Has the important detail why it scored good in benchmarks against other parsers:
"7.3 Effect of lookahead DFA on performance
The lookahead DFA cache is critical to ALL(*) performance.
To demonstrate the cache’s effect on parsing speed, we disabled
the DFA and repeated our Java experiments. Consider the 3.73s
parse time from Figure 9 to reparse the Java corpus with pure
cache hits. With the lookahead DFA cache disabled completely,
the parser took 12 minutes (717.6s)."
I'd still most probably hand-roll, at least when making something for a long-term project, and not some "demo" -- there the stability and ease of maintenance is more important than fast availability of initial results.

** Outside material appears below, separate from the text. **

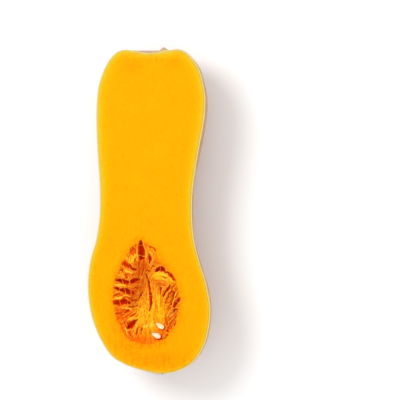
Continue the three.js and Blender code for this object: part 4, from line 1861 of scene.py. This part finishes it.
@dataclass
class StrandSet:
    """The free strings: listed ones across the pockets and many fine ones along the grain."""

    pulp: Pulp
    bridges: tuple[Strand, ...] = each(
        Strand,
        ((-16.9, 74.8), (-15.9, 66.6), 1, 0.2, 0.3), ((-19.8, 78.8), (-16.8, 73.8), 0.7, 0.1, 0.2),
        ((-11.4, 78.6), (-16.5, 73.2), 0.7, 0.1, -0.3),
        ((-22.6, 73.8), (-21.2, 69), 0.45, 0.8, -0.2), ((-25.2, 66.8), (-24, 63.2), 0.45, 0.5, 0.3),
        ((-20.8, 66.6), (-19.2, 61.4), 0.5, 0.9, 0.2), ((-15.4, 65.2), (-15, 60.4), 0.4, 0.9, 0.2),
        ((-24.2, 57.6), (-22.6, 51.8), 0.5, 1.2, -0.3),
        ((-18.6, 58.4), (-17.6, 52.6), 0.5, 1.2, 0.3),
        ((-12.6, 59.4), (-11.8, 55.2), 0.4, 0.4, 0.1), ((-10.2, 92), (-4, 90.6), 0.5, 0.9, -0.2),
        ((-9.9, 98.6), (-4.9, 99.4), 0.35, 1.2, 0.2), ((-17.2, 96.8), (-12, 95), 0.4, 0.5, 0.1),
        ((-22.6, 88.4), (-20.4, 82.4), 0.45, 0.8, 0.2),
        ((-17.6, 85.8), (-15.4, 79.8), 0.4, 0.7, 0.1), ((7.7, 83), (7.4, 78.6), 0.6, 0.6, 0.2),
        ((15.6, 78.6), (14.4, 75.2), 0.4, 0.5, -0.2), ((-0.9, 60.6), (1.9, 59.8), 0.4, 0.4, 0.1),
        ((11.4, 64.2), (14.8, 62.6), 0.4, 0.6, 0.2), ((18.8, 56.6), (22.6, 54.6), 0.4, 0.8, 0.1),
        ((-11.2, 41.4), (-13.4, 34.2), 0.7, 0.4, 0.3), ((-0.9, 95.9), (4, 91.9), 0.5, 0.3, 0.3),
        ((-1.6, 93.9), (2.4, 90.9), 0.4, 0.35, -0.3), ((1, 96.3), (2.9, 91.3), 0.35, 0.3, 0.2),
        ((-17.4, 92.9), (-13.6, 86.4), 0.5, 0.3, -0.3),
        ((-16, 93.3), (-14.4, 86.9), 0.4, 0.35, 0.3), ((-18, 90.6), (-15.4, 86.2), 0.4, 0.3, 0.2),
    )
    fine_count: int = 340
    fine_thick: float = 0.26
    fine_clearance: float = 1.4
    fine_evenness: float = 0.35
    fine_lowest: float = -4.0
    seed: int = 907
    sides: int = 6
    spacing: float = 0.6
    waver: float = 0.35
    waver_scale: float = 420.0
    waver_seed: float = 3.7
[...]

What I don't like about any of these parsers, including ANTLR is that for real languages you get not a clear EBNF grammar, but terrible mix of declarative and imperative statements. I was pretty sure PEG is the modern way to go, but looks like it's not. So, what is then?
I recollect using lex/bison for writing compiler for COBOL on mainframe using SAS/C to list variable names in COBOL programs (remember Y2K!). Later in life used ANTLR do something fun in Java. Never thought of comparing them. They both have their best part. If you are coming from Lex, Bison world - you will understand the philosophy behind ANTLR. But there is little more learning curve with ANTLR. Felt it is slightly complicated.
If the new thing is actually better, you should not have to spend the bulk of an article tearing down the old thing to make the new thing look better in comparison.
That ANTLR example with the sum does little to convince me that the code should be separate from the grammar. It being separate means that you need to look at the grammar to know what tokens you have access to anyway.